* **Work to do**:
Write out the listing below from the line containing "Write the three.js" to its last line, unaltered, ends included.

* **Material for the task**:

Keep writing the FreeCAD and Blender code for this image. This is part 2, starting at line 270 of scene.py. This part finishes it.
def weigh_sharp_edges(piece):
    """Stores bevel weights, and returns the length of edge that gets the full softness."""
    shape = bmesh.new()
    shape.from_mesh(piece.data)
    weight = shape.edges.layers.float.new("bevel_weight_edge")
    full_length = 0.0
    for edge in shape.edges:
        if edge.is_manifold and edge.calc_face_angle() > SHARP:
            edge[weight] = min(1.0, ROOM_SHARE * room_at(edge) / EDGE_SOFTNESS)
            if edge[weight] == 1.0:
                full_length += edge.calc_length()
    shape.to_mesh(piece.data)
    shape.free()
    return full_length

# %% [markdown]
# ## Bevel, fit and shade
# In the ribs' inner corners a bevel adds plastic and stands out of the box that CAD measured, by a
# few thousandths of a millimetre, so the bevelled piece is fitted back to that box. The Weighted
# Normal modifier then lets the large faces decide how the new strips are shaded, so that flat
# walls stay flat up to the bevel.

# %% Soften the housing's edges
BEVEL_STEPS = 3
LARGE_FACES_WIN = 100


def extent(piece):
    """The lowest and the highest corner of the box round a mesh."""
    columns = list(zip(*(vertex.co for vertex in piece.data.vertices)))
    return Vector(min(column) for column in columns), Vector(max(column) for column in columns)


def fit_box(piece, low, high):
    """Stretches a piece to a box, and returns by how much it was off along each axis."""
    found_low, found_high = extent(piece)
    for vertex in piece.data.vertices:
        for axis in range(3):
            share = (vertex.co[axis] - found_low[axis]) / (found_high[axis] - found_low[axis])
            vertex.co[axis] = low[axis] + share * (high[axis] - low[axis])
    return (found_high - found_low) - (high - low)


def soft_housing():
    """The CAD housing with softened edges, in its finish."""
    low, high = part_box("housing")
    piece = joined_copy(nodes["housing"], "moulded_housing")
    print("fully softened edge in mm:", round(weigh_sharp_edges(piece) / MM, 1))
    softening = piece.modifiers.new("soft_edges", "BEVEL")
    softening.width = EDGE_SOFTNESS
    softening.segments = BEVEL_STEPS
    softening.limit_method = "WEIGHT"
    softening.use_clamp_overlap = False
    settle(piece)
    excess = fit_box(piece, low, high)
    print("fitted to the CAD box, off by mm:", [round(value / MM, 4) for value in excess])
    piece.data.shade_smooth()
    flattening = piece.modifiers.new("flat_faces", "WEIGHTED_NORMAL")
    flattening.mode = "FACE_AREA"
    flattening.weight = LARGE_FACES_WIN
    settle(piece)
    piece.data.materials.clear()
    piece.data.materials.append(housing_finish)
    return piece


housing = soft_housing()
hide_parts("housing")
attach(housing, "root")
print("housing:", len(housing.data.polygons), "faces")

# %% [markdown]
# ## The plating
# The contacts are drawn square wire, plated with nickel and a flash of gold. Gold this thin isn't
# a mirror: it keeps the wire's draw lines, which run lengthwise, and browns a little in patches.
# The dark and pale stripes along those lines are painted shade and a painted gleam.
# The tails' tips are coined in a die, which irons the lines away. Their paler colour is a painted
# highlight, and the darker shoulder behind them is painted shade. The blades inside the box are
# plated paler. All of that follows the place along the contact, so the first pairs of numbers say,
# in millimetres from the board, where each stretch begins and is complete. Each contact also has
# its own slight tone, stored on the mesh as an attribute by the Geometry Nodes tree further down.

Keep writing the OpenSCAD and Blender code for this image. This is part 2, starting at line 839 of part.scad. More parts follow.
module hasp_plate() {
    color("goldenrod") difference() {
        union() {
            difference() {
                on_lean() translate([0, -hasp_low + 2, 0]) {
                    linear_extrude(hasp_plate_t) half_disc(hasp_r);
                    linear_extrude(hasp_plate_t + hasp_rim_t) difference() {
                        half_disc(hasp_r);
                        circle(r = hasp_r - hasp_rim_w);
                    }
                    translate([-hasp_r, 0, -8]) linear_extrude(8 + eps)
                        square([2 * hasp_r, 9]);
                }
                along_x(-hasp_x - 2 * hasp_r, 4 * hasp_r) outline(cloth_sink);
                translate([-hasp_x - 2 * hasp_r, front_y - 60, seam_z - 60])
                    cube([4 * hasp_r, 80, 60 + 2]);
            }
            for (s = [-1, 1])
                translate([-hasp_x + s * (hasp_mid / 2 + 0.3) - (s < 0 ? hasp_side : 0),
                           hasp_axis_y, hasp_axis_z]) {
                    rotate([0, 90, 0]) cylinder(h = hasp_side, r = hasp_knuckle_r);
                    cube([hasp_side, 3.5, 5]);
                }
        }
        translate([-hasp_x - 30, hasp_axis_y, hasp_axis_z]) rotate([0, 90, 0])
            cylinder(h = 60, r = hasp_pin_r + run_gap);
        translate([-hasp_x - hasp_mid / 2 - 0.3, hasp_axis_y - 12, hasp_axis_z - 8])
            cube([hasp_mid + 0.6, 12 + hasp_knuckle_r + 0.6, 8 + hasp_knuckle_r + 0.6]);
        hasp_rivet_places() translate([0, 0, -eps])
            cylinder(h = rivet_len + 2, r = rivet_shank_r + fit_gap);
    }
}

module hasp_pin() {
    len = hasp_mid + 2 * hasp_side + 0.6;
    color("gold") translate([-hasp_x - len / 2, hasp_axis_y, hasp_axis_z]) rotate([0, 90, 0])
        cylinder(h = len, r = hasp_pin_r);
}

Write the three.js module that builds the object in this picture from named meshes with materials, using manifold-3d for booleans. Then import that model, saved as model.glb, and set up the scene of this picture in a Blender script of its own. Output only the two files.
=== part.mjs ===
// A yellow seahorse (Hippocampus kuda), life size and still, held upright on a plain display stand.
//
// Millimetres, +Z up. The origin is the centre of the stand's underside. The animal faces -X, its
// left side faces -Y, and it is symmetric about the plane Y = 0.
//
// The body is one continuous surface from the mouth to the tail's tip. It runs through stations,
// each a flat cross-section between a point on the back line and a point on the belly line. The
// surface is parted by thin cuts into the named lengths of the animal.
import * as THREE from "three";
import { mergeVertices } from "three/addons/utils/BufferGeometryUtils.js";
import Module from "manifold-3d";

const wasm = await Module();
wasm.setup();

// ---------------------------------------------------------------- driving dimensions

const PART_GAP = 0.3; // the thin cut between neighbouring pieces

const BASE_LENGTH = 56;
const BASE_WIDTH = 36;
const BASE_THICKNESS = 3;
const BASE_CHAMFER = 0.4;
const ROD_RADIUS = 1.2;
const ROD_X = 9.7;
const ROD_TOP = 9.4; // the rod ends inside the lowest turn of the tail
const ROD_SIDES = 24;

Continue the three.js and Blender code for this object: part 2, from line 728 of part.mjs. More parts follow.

* **Complete answer**:
Write the three.js module that builds the object in this picture from named meshes with materials, using manifold-3d for booleans. Then import that model, saved as model.glb, and set up the scene of this picture in a Blender script of its own. Output only the two files.
=== part.mjs ===
// A yellow seahorse (Hippocampus kuda), life size and still, held upright on a plain display stand.
//
// Millimetres, +Z up. The origin is the centre of the stand's underside. The animal faces -X, its
// left side faces -Y, and it is symmetric about the plane Y = 0.
//
// The body is one continuous surface from the mouth to the tail's tip. It runs through stations,
// each a flat cross-section between a point on the back line and a point on the belly line. The
// surface is parted by thin cuts into the named lengths of the animal.
import * as THREE from "three";
import { mergeVertices } from "three/addons/utils/BufferGeometryUtils.js";
import Module from "manifold-3d";

const wasm = await Module();
wasm.setup();

// ---------------------------------------------------------------- driving dimensions

const PART_GAP = 0.3; // the thin cut between neighbouring pieces

const BASE_LENGTH = 56;
const BASE_WIDTH = 36;
const BASE_THICKNESS = 3;
const BASE_CHAMFER = 0.4;
const ROD_RADIUS = 1.2;
const ROD_X = 9.7;
const ROD_TOP = 9.4; // the rod ends inside the lowest turn of the tail
const ROD_SIDES = 24;

Continue the three.js and Blender code for this object: part 2, from line 728 of part.mjs. More parts follow.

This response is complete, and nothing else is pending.